これは、社会で解決していくということで、家族の希薄さ、親族の希薄さを社会でカバーするんですが、じゃあ個人でできるということは、やはり老後を考えて、お金だけではなかなか難しいので、日頃から人間関係を作っていくということも、お金と一緒に大事だということですね。
── 視聴者の方より:「家族とも話し合っていかなければならない、これは深刻な課題だ。」
森さん:なるほど。
これ、家族だけの問題じゃなくて、やっぱり友達であるとか、横のつながりって、とっても大切なんだなって感じましたね。

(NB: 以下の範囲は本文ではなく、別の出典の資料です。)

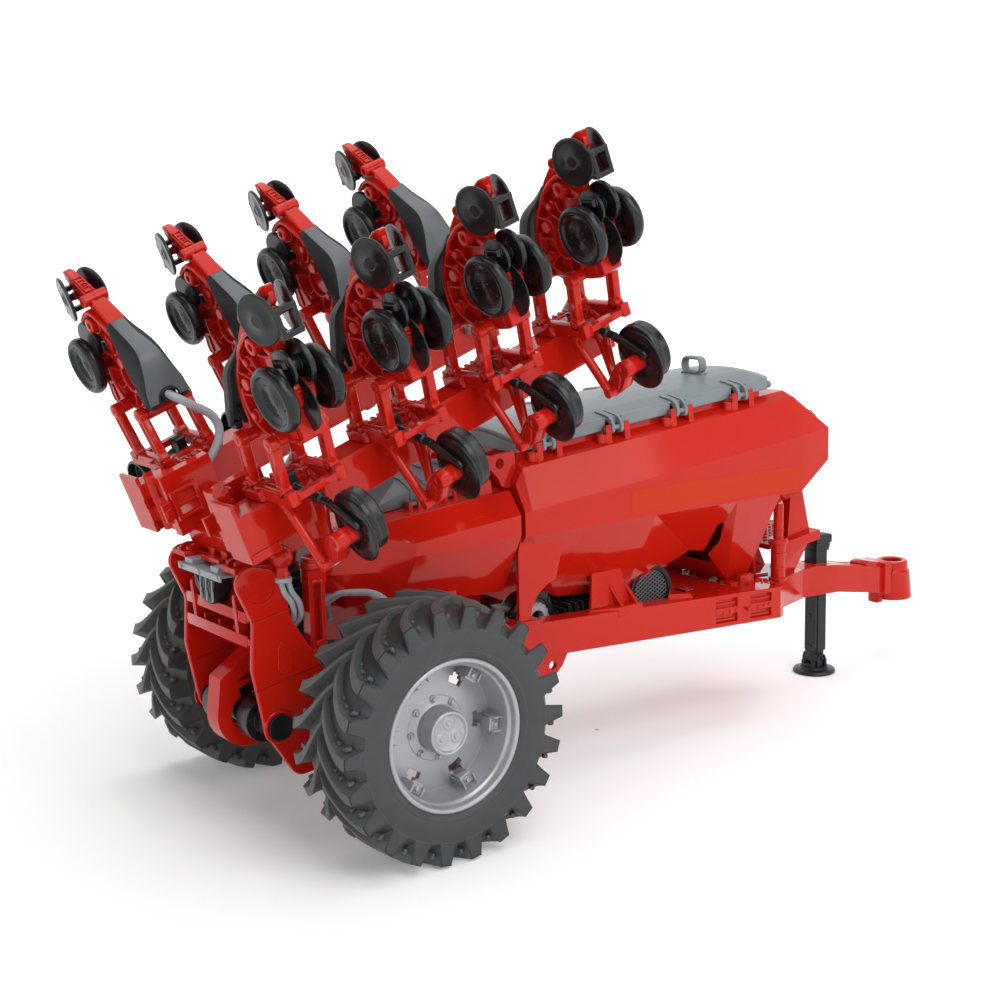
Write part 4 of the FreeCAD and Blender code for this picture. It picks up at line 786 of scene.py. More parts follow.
# %% Castings
def ribbon(points, thick, half, smooth=3, half_end=None):
    """Strip along a line in a and h, half wide to each side in b, to half_end at its end."""
    line = smooth_line(points, smooth)
    half_end = half if half_end is None else half_end
    rings = []
    for i, p in enumerate(line):
        d = line[min(i + 1, len(line) - 1)] - line[max(i - 1, 0)]
        d = d / np.hypot(*d)
        nx, nz = -d[1] * thick / 2, d[0] * thick / 2
        w = half + (half_end - half) * i / (len(line) - 1)
        e = min(0.3, thick * 0.3)
        rings.append([(p[0] + nx * k, b, p[1] + nz * k) for k, b in (
            (1, -w + e), (1, w - e), (0.4, w), (-0.4, w),
            (-1, w - e), (-1, -w + e), (-0.4, -w), (0.4, -w))])
    return loft(rings)


def around(a, h, r, start, end, steps):
    """Points on an arc about a, h, from one angle in degrees to another."""
    turns = [math.radians(start + (end - start) * k / steps) for k in range(steps + 1)]
    return [(a + r * math.cos(turn), h + r * math.sin(turn)) for turn in turns]


DRUM = (-6.5, 33.0)                # middle of the round drum wall


def casting_lump():
    web = [(-19.5, 46.5), (-17.5, 49.0), (-3.0, 48.0), (5.0, 44.5), (12.5, 38.0), (16.5, 34.0),
           (22.3, 22.5), (17.5, 13.0), (12.0, 15.5), (8.5, 18.6), (5.4, 21.0), (2.6, 17.8),
           (0.0, 9.0), (-3.0, 9.5), (-9.0, 13.0), (-17.0, 12.0), (-19.5, 20.0), (-18.5, 33.0)]
    lumps = [plate(web, -1.7, 1.7, 0.3, 1.6)]
    # flanges along the top and the back, then the ribs that branch off them
    lumps += [ribbon(*strip) for strip in (
        ([(-17.5, 48.2), (-9.0, 48.2), (-3.0, 47.3), (4.6, 43.7), (11.0, 38.0)], 1.5, 5.0),
        ([(10.6, 38.2), (14.0, 35.4), (17.2, 31.2), (21.8, 22.6), (17.6, 13.9)], 1.6, 5.3, 2),
        ([(13.6, 35.6), (10.6, 36.6), (7.0, 35.0), (3.8, 31.6), (3.0, 28.0)], 1.2, 5.2, 3, 3.4),
        ([(5.6, 42.6), (4.2, 40.0), (4.6, 36.2)], 1.1, 5.0, 3, 3.6),
        ([(11.6, 29.4), (8.2, 30.0), (4.4, 27.4), (2.6, 23.0)], 1.1, 4.6, 3, 2.8),
        ([(18.6, 28.0), (15.4, 27.4), (13.0, 24.6), (12.2, 20.6), (12.4, 16.4)], 1.1, 4.8, 3, 3.4),
        (around(*DRUM, 12.3, 62, 292, 12), 1.5, 5.3, 2),
        (around(*DRUM, 6.2, 0, 356, 12), 1.2, 3.2, 2))]
    for turn in (75, 130, 185, 240, 290):
        c, s = math.cos(math.radians(turn)), math.sin(math.radians(turn))
        spoke = [(DRUM[0] + r * c, DRUM[1] + r * s) for r in (6, 9, 12)]
        lumps.append(ribbon(spoke, 1.1, 2.8, 1, 4.6))
    # the foot's flanges, the front flange, and the closed toe under it
    lumps += [ribbon(*strip) for strip in (
        ([(-18.8, 20.0), (-17.2, 12.8), (-9.0, 13.4), (-3.2, 10.3), (0.6, 9.6)], 1.4, 4.7, 3),
        ([(0.4, 9.8), (2.2, 15.0), (3.6, 20.0), (2.4, 26.0)], 1.3, 3.9, 3),
        ([(-19.0, 46.5), (-18.3, 40.0), (-18.3, 33.0), (-19.0, 24.0), (-18.8, 20.0)], 1.5, 4.4, 2))]
    toe = [(-8.5, 14.2), (-16.2, 12.6), (-18.6, 16.0), (-18.2, 22.5), (-13.0, 26.0), (-8.0, 21.5)]
    lumps.append(plate(toe, -4.4, 4.4, 0.6, 1.6))
    for a, h, r, half in ((-18.6, 48.0, 2.3, 8.4), (-17.6, 26.0, 2.6, 8.4), (1.5, 37.7, 2.4, 6.2),
                          (9.6, 33.4, 1.5, 5.4), (-11.0, 41.6, 1.6, 5.9),
                          (0.0, GAUGE_H, 3.1, 3.4)):
        boss = [(0, -half), (r - 0.35, -half), (r, -half + 0.35), (r, half - 0.35),
                (r - 0.35, half), (0, half)]
        lumps.append(disc(a, h, boss, 24))
        if r < 2.5 and half < 8:
            lumps += [disc(a, h, [(r + 0.9, s * 1.5), (r + 0.6, s * (half - 1.8)),
                                  (r - 0.2, s * (half - 1.2))], 24) for s in (-1, 1)]
    eye = [(0, -4.4), (1.3, -4.4), (1.3, -6.1), (1.5, -6.4), (2.7, -6.4), (3.0, -6.2), (3.05, -5.9),
           (3.05, 5.9), (3.0, 6.2), (2.7, 6.4), (1.5, 6.4), (1.3, 6.1), (1.3, 4.4), (0, 4.4)]
    lumps.append(disc(16.6, 22.8, eye, 28))
    lumps.append(ribbon([(16.4, 20.4), (14.4, 18.4), (13.0, 15.6)], 2.0, 3.6, 2))
    for s in (-1, 1):
        lumps.append(disc(-4.0, 17.5, [(1.5, 0), (1.5, s * 4.9), (1.2, s * 5.2), (0, s * 5.2)], 16))
        lumps.append(shifted(block(-17.0, -10.0, -0.5, 0.5, 16.0, 17.2, 0.2), s * 4.5))
    return join(*lumps)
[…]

(お金を蓄えただけではどうにもならないことがある?)
お金あるからどうにかなるってことじゃない。
結城さん:今から老後まで貯金をして、お金があれば何とかなるということと同時に、遠い親戚でも、友人でも、人間関係を作って、お互い助け合って、連帯保証人にもなれるような関係も大事かなと思いますね。
質問コーナー
Q1
身元保証サービスを行う法人、どういう基準で選べばいいの?
スタジオゲストの結城康博さんに尋ねたところ、業界大手の公益法人が破産した今、法人の種類や規模は基準にはならず、「公的機関に紹介された」というのも鵜呑みにはしづらいとのこと。法人の代表や経営者に、その法人を設立した理念や、活動している背景を詳しく聞いて納得することと、あとは「勘」も大事です、とのことでした。なんとも心許ない状況で、業界全体を監督する官庁・制度の整備が求められますが、他のサービスや商品を選ぶときと同じで、担当者や経営者に出会ったときに感じる直感も馬鹿にできないとのことでした。いずれにしても法人を選ぶ際の明確な基準はないのが現状のようです。
Q2
海外の身元保証の状況はどうなっている?
たとえば、福祉が充実しているといわれる北欧のノルウェーなどでは、介護施設などで保証人を求めるのは一般的ではないそうで、費用の自己負担にも上限が定められており、入院時には、患者負担はないとのこと。日本に近い制度を持つドイツでは、介護施設等で本人が費用負担をできない場合、家族が経済的に可能な範囲で負担する義務があるものの、まずは、自治体などが介護施設に不足分を支払い、後に審査によって家族に負担義務があると確認された場合に、家族に請求がいくという順番が決められているとのこと。身寄りが見つからない場合の葬儀は多くの州で自治体の管轄と定められているそうで、家族等の身元保証人に様々な負担を求める日本とは状況が違うようです。